Most lawns are purely cosmetic in function. Thus, affluent societies have, all unnoticed, developed an agriculture which produces a polluted waste product, in the presence of famine and erosion elsewhere, and the threat of water shortages at home.

The lawn has become the curse of modern town landscapes as sugar cane is the curse of the lowland coastal tropics, and cattle the curse of the semi-arid and arid rangelands.

It is past time to tax lawns (or any wasteful consumption), and to devote that tax to third world relief. I would suggest a tax of $5 per square metre for both public and private lawns, updated annually, until all but useful lawns are eliminated.”

Bill Mollison

 

“Stupidity is an attempt to iron out all differences, and not to use them or value them creatively.”

Bill Mollison

 

“Sitting at our back doorsteps, all we need to live a good life lies about us. Sun, wind, people, buildings, stones, sea, birds and plants surround us. Cooperation with all these things brings harmony, opposition to them brings disaster and chaos.”

Bill Mollison, Introduction to Permaculture

 

“Each such cycle is a unique event; diet, choice, selection, season, weather, digestion, decomposition and regeneration differ each time it happens. Thus, it is the number of such cycles, great and small, that decide the potential for diversity. We should feel ourselves privileged to be part of such eternal renewal. Just by living we have achieved immortality - as grass, grasshoppers, gulls, geese and other people. We are of the diversity we experience in every real sense.

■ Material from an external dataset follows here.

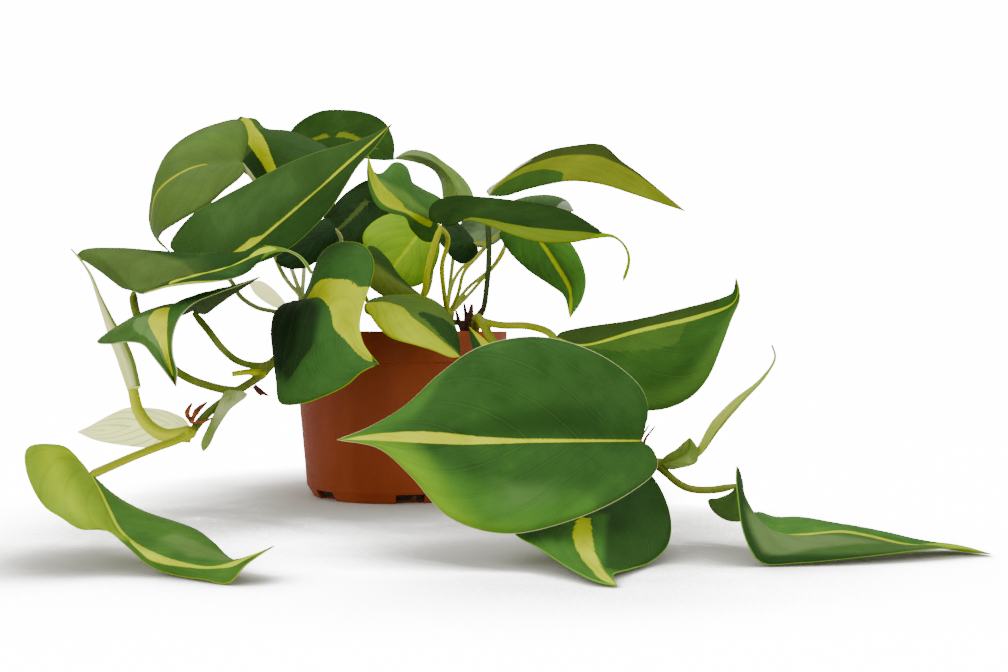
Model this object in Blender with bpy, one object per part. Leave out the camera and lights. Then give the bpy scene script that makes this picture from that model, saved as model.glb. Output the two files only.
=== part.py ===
"""Brasil philodendron in a brown nursery pot.

The plant's leaves and stems were measured by eye from one standpoint in front of the pot.
Every sighting is (across, down, away): across and down in pixels of a picture 1008 by 672,
and away in millimetres along the line of sight, which runs level along +Y.
The origin is the middle of the pot's base, on the surface that it stands on, with +Z up.
"""
import math

import bmesh
import bpy
import numpy as np
from mathutils import Matrix, Vector

MM = 0.001

# Standpoint of the sightings
EYE = np.array((0.0583, -0.660, 0.0868))
PIXELS_PER_SLOPE = 1188.0
PICTURE_CENTRE = (504.0, 336.0)

# Pot, in millimetres
POT_HEIGHT = 89.3
POT_TOP_RADIUS = 60.0
POT_RIM_DEPTH = 15.8
POT_RIM_FOOT_RADIUS = 59.0
POT_BODY_TOP_RADIUS = 56.6
POT_BODY_FOOT_RADIUS = 50.6
POT_BASE_RADIUS = 47.5
POT_CHAMFER_HEIGHT = 6.0
POT_WALL = 1.6
POT_SIDES = 44
DRAIN_SLOTS = 6
DRAIN_SLOT_WIDTH = 15.0
DRAIN_SLOT_HEIGHT = 5.0
DRAIN_FIRST_ANGLE = math.radians(-90.0 + 12.0)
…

If, as physical scientists assure us, we all contain a few molecules of Einstein, and if the atomic particles of our physical body reach to the outermost bounds of the universe, then we are all de facto components of all things. There is nowhere left for us to go if we are already everywhere, and this is, in truth, all we will ever have or need. If we love ourselves at all, we should respect all things equally, and not claim any superiority over what are, in effect, our other parts. Is the hand superior to the eye? The bishop to the goose? The son to the mother?”

Bill Mollison

 

“Without trees, we cannot inhabit the earth.”

Bill Mollison

 

“Animals are the messengers of the tree, and trees the gardens of animals. Life depends upon life. All forces, all elements, all life forms are the biomass of the tree.”

Bill Mollison, Permaculture: A Designers' Manual

 

I have included a link to:

In Grave Danger of Falling Food - Bill Mollison

https://youtu.be/CjWaP0iQmWw

 

And so it is with a heavy heart I bring this supplemental episode to a close.